UPDATE: Direct download is made available HERE by CVDF
This repo use youtube-dl route to download videos for kinetics dataset. Which leads to lower number of videos downloaded as some of the videos are deleted from youtube. Above link give direct access to entire original dataset including videos that are now deleted from youtube. Please use that in future, also, it would take much less time and space.
But, you can other utilities from here, e.g. resizing video, extracting frame, rewriting the annotations etc.
Orignal Crawler store videos in respective label directories. However, there is an overlap among the subsets and labels (class names) are changed, e.g. passing american football (not in-game)
renamed to passing American football (not in-game)
from 600 to 700, or class is made more fine-grained, e.g. picking fruit
into multiple subclasses.
Which leads to multiple duplicate copies of some videos in different subfolder/directories.

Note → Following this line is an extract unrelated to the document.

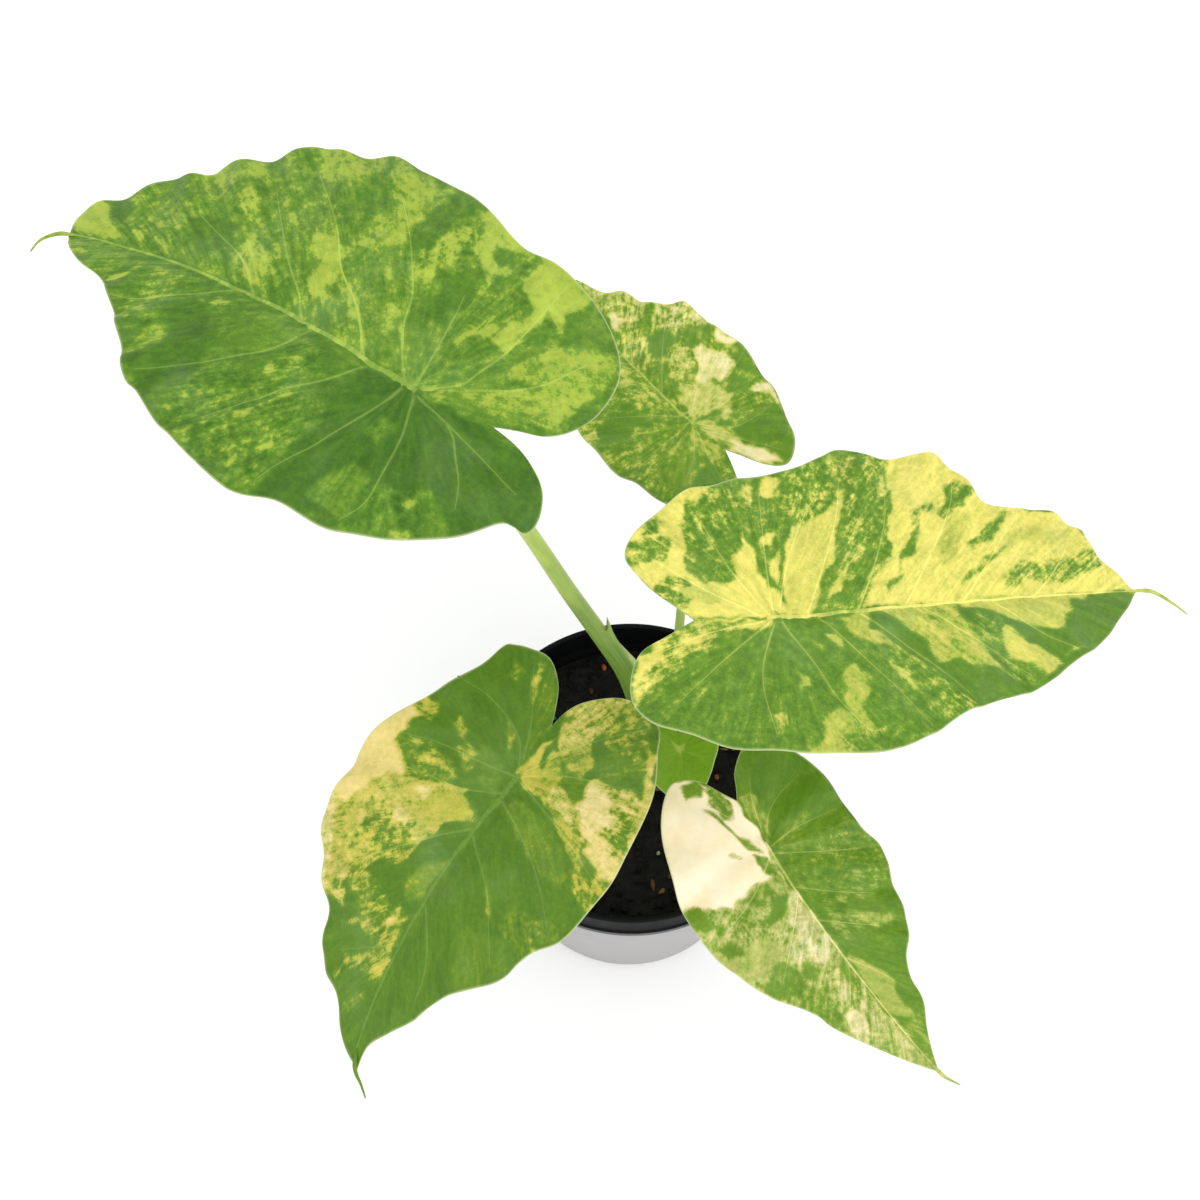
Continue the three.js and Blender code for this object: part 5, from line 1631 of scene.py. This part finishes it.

Since we have labels in .csv
files, then we do not need to store videos in respective label directories.
It provides two benefits, i) avoid same video being stored under different folder, i.e. no duplicate copies ii) directory structure is simple, i.e. all videos are stored under single directory.
First, clone this repository and make sure that all the submodules are also cloned properly.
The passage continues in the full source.